1981, Susan and Michelle with Susan’s little sister, Laurie, and Susan’s mother holding Jeannette

At the time, both Michelle and Susan remember everything in their lives seemed to be falling apart. But perhaps the most agonizing aspect was that the mom and daughter would be separated.

“We (my sister and I) bounced around from houses and sometimes foster homes every couple of years,” says Michelle. “My mom would call us every week and relatives and her friend Renee took us to see her. Sometimes I feel like I grew up in the prison. I learned I really need to take care of myself and chose a path where I wouldn’t become a victim of this. I knew I couldn’t let myself get caught up in the trauma.”

In hindsight, Susan says it was especially challenging to “be a mom behind bars.”

“I feel bad because I know my daughters felt I was abandoning them and that even though we spoke weekly, the focus was on me. I was trying to live in a world of violence where you didn’t know from minute to minute if someone in the prison was going to write you up, or hit you. It was a very scary time and at the time the best I could do was to know my friend Renee was also helping mother my children. I loved them very much but even to this day I feel very sad about how they must have hurt and hurt.”

Today Susan is a re-entry coach for Five Keys Home Free, a transitional housing program that helps women like herself, domestic violence survivors and other women who have experienced trauma reenter communities after being released from prison. As a re-entry coach, Bustamante helps incarcerated survivors prepare for their parole board hearings, hosts domestic violence events at the prisons and supports them on their needs following release.

For Michelle, the absence intensely affected her life both at home and school. Much like the act of busy hands and creating a fabric by organizing in a matrix of loops, Michelle has worked step by step to survive, thrive and push forward to create a full and abundant life.

“I knew I had to do something, to keep pushing forward,” says Michelle, now a mom of three young adult children and two grandchildren. “I became responsible for myself and my younger sister and learned to just hold tight, keep quiet and do what we had to do no matter who was taking care of us. I knew I had a choice to take control of my own life, that my life couldn’t be lived in the shadow of my mom’s circumstances.”

Through high school at Hollywood High, Michelle kept crocheting.

“I didn’t have a big group of friends and spent a lot of time by myself,” she says. “It quieted my mind.” At 18, Michelle gave birth to her first of three children. She started working in the warehouse of a flooring distributor and has worked her way up during the next almost 20 years to her current position for a flooring company.

In 2018, 32 years after Susan was convicted and spent more than three decades in the California Institute for Women, Chino, prison in San Bernardino County, CA, Susan was granted clemency by former California Gov. Jerry Brown. 

On the day her mother was released, Michelle, her sister and other family members and her supporters, some from hundreds of miles away, came to celebrate and embrace her, waiting outside the front gate of the prison. Traditionally, in California, paroled lifers are allowed twenty-four hours to report to their parole agent after being picked up by family or friends: time for reunion and reconnection, to purchase new clothes, get a decent meal, or just experience freedom.

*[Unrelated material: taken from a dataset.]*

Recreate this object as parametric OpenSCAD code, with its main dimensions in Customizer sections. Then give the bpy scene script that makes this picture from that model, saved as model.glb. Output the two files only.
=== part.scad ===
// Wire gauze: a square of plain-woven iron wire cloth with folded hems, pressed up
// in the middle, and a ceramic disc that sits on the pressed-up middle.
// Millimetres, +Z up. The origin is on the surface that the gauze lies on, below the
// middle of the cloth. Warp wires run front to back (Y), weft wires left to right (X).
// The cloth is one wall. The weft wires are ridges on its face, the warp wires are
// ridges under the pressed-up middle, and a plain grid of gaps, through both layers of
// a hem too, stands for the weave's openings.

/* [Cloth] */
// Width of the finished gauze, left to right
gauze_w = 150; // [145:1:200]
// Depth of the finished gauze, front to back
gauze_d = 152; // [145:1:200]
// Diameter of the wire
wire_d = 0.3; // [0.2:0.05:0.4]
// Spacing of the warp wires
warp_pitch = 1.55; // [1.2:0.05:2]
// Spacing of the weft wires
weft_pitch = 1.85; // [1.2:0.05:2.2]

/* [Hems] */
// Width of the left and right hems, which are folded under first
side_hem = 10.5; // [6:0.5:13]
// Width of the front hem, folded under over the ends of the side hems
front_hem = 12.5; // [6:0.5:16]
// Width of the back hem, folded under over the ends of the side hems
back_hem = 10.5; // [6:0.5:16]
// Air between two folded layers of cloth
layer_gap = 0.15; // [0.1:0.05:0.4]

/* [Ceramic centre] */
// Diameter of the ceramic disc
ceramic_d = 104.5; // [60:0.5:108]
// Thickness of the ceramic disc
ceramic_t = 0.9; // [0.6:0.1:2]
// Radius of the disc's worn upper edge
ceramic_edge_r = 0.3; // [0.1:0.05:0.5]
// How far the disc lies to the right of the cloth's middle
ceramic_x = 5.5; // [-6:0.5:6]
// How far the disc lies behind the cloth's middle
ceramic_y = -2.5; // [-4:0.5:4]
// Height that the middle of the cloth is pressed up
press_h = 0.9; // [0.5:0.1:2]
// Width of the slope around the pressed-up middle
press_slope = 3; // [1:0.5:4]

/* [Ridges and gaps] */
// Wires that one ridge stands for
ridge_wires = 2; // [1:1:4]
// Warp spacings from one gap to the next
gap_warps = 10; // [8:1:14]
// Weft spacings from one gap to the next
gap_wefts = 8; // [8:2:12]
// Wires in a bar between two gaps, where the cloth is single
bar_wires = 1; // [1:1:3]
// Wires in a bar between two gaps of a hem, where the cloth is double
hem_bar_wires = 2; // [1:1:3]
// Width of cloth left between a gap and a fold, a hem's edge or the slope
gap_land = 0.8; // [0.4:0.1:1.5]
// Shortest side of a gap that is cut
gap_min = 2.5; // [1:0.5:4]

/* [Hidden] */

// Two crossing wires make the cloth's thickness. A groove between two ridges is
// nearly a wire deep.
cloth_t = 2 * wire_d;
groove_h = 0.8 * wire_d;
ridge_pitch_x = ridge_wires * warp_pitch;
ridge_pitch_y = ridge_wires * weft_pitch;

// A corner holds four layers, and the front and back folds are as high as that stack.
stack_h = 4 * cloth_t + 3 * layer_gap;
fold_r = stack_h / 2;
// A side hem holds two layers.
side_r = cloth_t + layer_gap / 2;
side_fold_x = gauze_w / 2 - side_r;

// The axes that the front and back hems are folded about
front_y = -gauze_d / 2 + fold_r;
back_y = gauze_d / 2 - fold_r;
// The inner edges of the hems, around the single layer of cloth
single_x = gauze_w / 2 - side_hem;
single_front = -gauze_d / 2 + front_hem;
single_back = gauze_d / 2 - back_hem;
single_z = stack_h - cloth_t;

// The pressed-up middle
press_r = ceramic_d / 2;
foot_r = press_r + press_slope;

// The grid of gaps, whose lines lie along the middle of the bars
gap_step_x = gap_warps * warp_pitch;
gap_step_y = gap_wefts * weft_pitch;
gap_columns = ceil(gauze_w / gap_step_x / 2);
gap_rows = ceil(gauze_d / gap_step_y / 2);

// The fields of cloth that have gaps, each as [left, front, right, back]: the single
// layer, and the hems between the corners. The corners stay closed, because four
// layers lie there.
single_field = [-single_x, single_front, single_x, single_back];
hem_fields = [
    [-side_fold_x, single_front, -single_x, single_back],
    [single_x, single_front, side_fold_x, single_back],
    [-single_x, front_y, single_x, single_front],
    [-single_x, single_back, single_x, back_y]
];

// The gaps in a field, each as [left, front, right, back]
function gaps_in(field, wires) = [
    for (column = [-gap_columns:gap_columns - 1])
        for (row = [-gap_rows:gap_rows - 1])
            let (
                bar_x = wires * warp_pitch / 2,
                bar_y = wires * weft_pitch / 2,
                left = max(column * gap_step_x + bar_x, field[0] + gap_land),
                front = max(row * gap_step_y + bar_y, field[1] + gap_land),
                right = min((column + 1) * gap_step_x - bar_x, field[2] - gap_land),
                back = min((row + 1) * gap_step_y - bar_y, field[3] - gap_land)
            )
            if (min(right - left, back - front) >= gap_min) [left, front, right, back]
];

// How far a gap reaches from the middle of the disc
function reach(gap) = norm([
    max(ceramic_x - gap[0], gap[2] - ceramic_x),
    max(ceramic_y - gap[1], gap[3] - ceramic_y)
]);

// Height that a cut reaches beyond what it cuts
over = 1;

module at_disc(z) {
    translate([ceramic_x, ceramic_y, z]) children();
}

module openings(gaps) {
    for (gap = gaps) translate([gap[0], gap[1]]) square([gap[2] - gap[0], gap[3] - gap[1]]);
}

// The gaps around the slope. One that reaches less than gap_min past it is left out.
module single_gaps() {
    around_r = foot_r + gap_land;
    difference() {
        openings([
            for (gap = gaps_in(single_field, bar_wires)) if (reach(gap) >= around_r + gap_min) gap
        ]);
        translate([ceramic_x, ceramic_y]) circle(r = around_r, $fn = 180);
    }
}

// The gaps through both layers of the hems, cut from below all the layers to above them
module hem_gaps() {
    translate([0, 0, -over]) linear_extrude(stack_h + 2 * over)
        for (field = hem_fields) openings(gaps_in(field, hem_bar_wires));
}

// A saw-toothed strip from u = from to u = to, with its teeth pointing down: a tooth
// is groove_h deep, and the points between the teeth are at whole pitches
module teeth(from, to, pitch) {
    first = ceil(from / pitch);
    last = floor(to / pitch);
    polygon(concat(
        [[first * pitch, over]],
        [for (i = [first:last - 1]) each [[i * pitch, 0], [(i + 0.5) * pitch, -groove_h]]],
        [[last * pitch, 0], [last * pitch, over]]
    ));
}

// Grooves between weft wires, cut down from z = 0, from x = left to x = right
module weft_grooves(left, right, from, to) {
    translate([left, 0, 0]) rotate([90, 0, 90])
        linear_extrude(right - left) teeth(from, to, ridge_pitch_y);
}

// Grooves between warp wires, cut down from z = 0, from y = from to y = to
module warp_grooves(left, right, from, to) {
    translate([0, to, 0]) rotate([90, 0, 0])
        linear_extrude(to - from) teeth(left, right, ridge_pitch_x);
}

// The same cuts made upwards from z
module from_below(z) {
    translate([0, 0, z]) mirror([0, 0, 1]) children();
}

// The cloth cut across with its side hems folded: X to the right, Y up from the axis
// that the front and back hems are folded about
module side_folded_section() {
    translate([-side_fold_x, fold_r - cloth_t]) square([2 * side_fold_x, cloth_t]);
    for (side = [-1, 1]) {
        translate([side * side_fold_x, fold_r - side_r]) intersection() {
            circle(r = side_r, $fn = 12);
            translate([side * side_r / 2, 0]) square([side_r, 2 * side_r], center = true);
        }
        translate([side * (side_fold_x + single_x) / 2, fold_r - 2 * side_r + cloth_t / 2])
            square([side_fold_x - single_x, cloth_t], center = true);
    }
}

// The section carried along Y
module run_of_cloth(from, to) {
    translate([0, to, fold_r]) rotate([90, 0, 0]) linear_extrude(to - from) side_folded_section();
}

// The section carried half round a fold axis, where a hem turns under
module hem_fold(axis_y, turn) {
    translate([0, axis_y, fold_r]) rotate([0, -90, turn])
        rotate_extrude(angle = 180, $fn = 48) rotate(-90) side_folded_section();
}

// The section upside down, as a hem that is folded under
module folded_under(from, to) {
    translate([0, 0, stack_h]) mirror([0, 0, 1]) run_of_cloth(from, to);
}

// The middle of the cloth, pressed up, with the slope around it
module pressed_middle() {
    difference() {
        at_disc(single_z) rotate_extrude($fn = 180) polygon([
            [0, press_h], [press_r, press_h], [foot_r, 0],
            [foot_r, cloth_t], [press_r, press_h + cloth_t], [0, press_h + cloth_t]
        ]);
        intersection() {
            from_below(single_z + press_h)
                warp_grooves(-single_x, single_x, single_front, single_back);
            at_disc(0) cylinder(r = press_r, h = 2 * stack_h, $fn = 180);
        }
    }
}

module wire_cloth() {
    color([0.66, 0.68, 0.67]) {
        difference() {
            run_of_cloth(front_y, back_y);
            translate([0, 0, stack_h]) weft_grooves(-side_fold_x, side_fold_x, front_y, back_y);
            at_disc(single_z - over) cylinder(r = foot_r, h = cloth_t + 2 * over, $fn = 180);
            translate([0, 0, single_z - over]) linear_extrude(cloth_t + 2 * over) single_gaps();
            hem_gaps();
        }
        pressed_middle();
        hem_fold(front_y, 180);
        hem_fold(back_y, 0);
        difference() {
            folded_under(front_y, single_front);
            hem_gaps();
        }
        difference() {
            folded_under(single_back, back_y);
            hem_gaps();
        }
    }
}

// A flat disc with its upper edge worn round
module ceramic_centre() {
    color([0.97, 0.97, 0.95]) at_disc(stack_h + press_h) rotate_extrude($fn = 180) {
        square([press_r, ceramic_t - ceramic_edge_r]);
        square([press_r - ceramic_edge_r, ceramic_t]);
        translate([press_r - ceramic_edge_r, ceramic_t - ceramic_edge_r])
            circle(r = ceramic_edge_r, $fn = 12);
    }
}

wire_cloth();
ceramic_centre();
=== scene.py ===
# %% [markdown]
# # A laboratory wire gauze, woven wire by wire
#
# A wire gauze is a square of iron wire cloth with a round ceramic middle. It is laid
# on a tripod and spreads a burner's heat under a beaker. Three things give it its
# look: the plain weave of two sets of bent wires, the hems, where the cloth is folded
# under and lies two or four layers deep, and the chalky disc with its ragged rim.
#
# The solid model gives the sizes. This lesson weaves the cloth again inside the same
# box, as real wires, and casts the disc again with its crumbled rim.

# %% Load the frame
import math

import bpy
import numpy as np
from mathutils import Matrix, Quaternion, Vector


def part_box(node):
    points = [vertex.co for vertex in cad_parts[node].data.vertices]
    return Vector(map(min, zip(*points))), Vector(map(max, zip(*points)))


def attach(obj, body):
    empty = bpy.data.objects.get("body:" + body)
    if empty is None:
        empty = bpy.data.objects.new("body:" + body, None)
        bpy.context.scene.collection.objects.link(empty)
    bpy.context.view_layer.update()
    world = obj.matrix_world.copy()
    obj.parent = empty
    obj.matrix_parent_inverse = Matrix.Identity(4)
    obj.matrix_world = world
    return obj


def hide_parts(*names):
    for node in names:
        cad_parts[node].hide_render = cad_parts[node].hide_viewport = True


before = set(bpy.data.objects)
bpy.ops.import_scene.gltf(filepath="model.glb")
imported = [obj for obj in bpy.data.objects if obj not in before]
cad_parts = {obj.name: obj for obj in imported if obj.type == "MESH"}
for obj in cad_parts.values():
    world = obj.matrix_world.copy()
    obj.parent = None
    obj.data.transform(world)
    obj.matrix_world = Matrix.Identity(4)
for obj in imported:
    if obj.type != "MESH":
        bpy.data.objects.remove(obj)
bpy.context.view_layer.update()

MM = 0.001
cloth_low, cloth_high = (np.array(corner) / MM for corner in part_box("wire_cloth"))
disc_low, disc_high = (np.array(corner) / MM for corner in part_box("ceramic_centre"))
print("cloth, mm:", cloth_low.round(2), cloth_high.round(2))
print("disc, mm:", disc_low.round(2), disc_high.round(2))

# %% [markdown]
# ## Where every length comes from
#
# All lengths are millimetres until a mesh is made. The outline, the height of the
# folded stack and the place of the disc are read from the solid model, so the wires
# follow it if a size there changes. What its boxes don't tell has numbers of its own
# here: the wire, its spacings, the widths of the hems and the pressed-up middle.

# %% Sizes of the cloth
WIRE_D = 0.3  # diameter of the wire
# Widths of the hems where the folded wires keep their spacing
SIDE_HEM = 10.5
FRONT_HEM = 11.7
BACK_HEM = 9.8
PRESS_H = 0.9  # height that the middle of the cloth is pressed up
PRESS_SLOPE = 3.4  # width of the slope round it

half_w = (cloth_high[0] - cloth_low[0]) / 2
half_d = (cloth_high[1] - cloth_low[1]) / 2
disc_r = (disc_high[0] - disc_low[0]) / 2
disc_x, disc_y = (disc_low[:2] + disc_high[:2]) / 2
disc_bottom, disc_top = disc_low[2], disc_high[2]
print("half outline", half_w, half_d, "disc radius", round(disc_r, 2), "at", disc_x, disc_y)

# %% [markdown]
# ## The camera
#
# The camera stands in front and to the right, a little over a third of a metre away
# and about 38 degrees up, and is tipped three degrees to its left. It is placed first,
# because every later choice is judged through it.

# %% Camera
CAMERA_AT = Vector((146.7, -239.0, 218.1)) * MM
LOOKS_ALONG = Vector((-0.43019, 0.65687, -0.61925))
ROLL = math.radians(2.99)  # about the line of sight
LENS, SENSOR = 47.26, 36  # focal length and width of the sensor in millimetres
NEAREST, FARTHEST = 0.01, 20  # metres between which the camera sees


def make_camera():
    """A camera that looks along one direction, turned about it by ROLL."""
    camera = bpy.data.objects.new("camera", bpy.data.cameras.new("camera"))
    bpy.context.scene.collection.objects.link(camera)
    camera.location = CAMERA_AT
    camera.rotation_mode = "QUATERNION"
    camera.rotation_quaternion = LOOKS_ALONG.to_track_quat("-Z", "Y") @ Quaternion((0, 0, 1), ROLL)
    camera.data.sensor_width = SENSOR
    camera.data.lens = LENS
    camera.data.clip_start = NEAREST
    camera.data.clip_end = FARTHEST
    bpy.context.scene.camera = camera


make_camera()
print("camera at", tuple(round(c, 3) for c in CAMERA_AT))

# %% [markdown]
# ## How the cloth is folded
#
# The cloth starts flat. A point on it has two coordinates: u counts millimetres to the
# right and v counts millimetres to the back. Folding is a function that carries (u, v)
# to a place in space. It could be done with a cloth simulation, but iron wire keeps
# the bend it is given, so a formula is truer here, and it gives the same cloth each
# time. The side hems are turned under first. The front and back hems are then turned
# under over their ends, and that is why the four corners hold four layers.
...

Michelle and her family were not allowed that grace period. The transition program to which her mother Susan was assigned had a policy of taking its new charges directly to the parole office and then allowing for a much shorter period of family reunion time later that day. Susan had to report to a near-lockdown facility that restricts cellphone and computer use, limits contact with family and the rest of the outside world.

September 12, 1989

“That whole day was a fiasco, so awful,” says Michelle.

After six months of living in an overly restrictive halfway house, Susan moved in with Michelle and her partner, Michael. 

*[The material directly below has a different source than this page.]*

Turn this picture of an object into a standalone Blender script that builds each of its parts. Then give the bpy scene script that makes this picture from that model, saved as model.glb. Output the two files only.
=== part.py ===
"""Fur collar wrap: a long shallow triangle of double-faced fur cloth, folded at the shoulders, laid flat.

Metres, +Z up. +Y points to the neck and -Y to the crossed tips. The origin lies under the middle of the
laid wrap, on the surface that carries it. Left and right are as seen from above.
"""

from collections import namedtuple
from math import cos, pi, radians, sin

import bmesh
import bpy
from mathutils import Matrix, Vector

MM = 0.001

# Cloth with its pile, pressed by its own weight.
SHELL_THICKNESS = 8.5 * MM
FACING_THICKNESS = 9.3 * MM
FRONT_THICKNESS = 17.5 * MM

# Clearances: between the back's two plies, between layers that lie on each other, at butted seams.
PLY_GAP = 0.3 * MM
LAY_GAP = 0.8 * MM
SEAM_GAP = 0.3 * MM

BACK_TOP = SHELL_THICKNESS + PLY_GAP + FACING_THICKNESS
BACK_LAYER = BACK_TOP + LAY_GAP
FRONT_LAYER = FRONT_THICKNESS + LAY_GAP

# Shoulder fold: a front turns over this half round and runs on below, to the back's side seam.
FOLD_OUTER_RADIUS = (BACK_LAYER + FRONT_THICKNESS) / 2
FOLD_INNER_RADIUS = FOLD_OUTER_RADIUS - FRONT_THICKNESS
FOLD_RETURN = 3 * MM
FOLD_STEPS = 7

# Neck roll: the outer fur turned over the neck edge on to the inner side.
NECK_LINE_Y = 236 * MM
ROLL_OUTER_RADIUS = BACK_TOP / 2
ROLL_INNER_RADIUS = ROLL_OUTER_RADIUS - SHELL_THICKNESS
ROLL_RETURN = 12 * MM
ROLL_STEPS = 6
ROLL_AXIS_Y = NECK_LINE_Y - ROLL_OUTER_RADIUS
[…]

Fast forward to today, Michelle has created hundreds of cozy, soft blankets and throws. Currently she’s working on five blankets to auction in an upcoming fundraiser for Home Free (April 10, 2025).

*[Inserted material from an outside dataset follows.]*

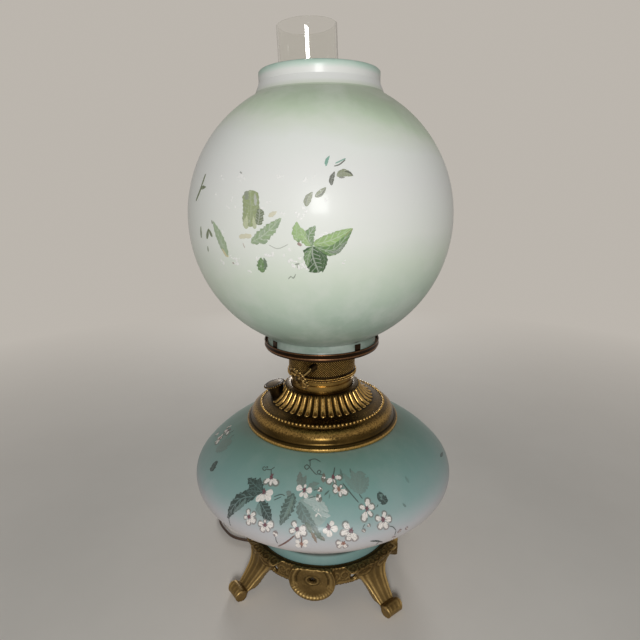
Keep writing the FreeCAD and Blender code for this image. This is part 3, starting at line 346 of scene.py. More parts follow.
# %% Give CAD nodes their finish
for material, names in (
    (black_rubber, "vase_gasket cord_bushing"),
    (cork, "clamp_washer filler_gasket"),
    (zinc, "clamp_plate tie_nipple tie_nut_top tie_nut_bottom"),
    (plain_brass, "font_tank draft_tube wick_tube wick_carrier rack_rod pinion key_shaft"),
    (plain_brass, "holder_adaptor holder_nipple holder_nut lampholder_shell bulb_cap plug_blades"),
    (collar_brass, "burner_neck font_collar"),
    (dark_brass, "burner_band burner_drum filler_neck key_bushing chimney_gallery gallery_prongs"),
    (ring_brass, "shade_ring_tabs shade_ring_skirt"),
    (cotton, "wick"),
    (cord_cover, "inner_lead"),
    (phenolic, "lampholder_body plug_body"),
    (filament_metal, "bulb_filament"),
    (clear_glass, "chimney bulb_glass"),
):
    for name in names.split():
        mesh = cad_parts[name].data
        mesh.materials.clear()
        mesh.materials.append(material)
    print(material.name, names)

# %% [markdown]
# The cord is one smooth line: out below the bowl, round behind the lamp, and into a coil of
# four layers that keeps the length the photograph doesn't show. A NURBS curve with a few
# control points per bend lies like a real flex. Circles shrink a little inside their control
# points, so the coil's points stand out by that share.

# %% Cord: its route
cord_diameter = 3.5
cord_radius = cord_diameter / 2
exit_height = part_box("cord_bushing")[0].z / MM
route = [
    (0.0, 0.0, exit_height),
    (0.0, 0.0, 15.5),
    (-6.0, 0.0, 6.9),
    (-15.3, 0.3, 3.15),
    (-31.0, 0.8, cord_radius),
    (-56.0, -1.0, cord_radius),
    (-85.3, 0.0, cord_radius),
    (-102.4, 3.2, cord_radius),
    (-113.9, 13.3, cord_radius),
    (-123.6, 24.1, cord_radius),
    (-130.6, 40.0, cord_radius),
    (-131.0, 58.5, cord_radius),
    (-125.0, 78.0, cord_radius),
    (-109.0, 97.0, cord_radius),
    (-85.0, 110.5, cord_radius),
    (-60.5, 122.0, cord_radius),
]
coil_turn_radius = 21.0
coil_pitch = 4.45
coil_layers = 4
spiral_quarters = 9
climb_quarters = 2
coil_centre = (-24.0, 160.0)
points_per_quarter = 3
coil_outer = coil_turn_radius + coil_pitch * spiral_quarters / 8
coil_stand_out = 1 / math.cos(math.pi / (4 * points_per_quarter)) ** 2
plug_centre_height = 5.5


def coil_point(quarters):
    """Spirals in and out by turns, with a climb of a layer between them."""
    layer_quarters = spiral_quarters + climb_quarters
    layer = min(int(quarters // layer_quarters), coil_layers - 1)
    along = quarters - layer * layer_quarters
    spiral = min(along, spiral_quarters) / 4
    climb = max(along - spiral_quarters, 0) / climb_quarters
    step_in = spiral if layer % 2 == 0 else spiral_quarters / 4 - spiral
    radius = (coil_outer - coil_pitch * step_in) * coil_stand_out
    turn = math.pi - quarters * math.pi / 2
    height = cord_radius + coil_pitch * (layer + climb)
    return (coil_centre[0] + radius * math.cos(turn), coil_centre[1] + radius * math.sin(turn), height)


coil_quarters = coil_layers * spiral_quarters + (coil_layers - 1) * climb_quarters
route += [(coil_centre[0] - coil_outer, back, cord_radius) for back in (139.5, 156.5)]
route += [coil_point(step / points_per_quarter) for step in range(1, coil_quarters * points_per_quarter + 1)]
coil_top = route[-1][2]
# From the coil's end to the plug: across, forward, and the share of the way down
for across, back, down in ((0, -12.5, 0), (3.5, -22.5, 0.35), (12, -31.5, 0.85), (23.5, -36.5, 1), (35, -38.5, 1)):
    height = coil_top - down * (coil_top - plug_centre_height)
    route.append((coil_centre[0] + coil_outer + across, coil_centre[1] + back, height))
print("cord points", len(route))

# %% Cord: its curve
cord_data = bpy.data.curves.new("lamp_cord", "CURVE")
cord_data.dimensions = "3D"
cord_data.bevel_depth = cord_radius * MM
cord_data.bevel_resolution = cord_data.resolution_u = 4
cord_data.use_fill_caps = True
spline = cord_data.splines.new("NURBS")
spline.points.add(len(route) - 1)
for point, place in zip(spline.points, route):
    point.co = (*(value * MM for value in place), 1.0)
spline.order_u = 3
spline.use_endpoint_u = True
lamp_cord = new_object("lamp_cord", cord_data)
cord_data.materials.append(cord_cover)
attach(lamp_cord, "foot")
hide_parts("cord", "cord_coil", "cord_tail")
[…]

As More Mothers Fill Prisons, Inspiring Hope for the Children

Michelle hopes her family’s story will help other children whose parents are imprisoned to know they are not alone.

“I think one thing that is really missing is that the prisons or society or whomever doesn’t do anything to focus on the families of these women,” says Michelle. “What about the kids? What about parenting classes for the moms so that when they get out there will be more focus on the families, instead of just on them and their needs? I know my mom is doing a lot to help the other women, but more needs to be done for the whole family.”

Her family’s story plays out in the lives 190,600 women and girls who are locked up in the United States on any given day. That’s the top-line number from the new report Women’s Mass Incarceration: The Whole Pie 2024, released today by the Prison Policy Initiative.

However, the numbers tell only part of the story: 58% of women in state prisons are parents to minor children, and of those, most are single mothers who were living with their children prior to imprisonment — making it likely that incarceration uprooted their children and led to termination of parental rights, permanently breaking up their families. According to the Vera Institute of Justice, a nonprofit research organization, women are the country’s fastest-growing prison population, and 80 percent of them are mothers. The overwhelming majority were the primary caregivers of their children.

These days Michelle says she and her mom, and her partner Michael have created a new cadence for living. “We all take care of each other. I cook, my mom cleans. We know we are all taken care of.”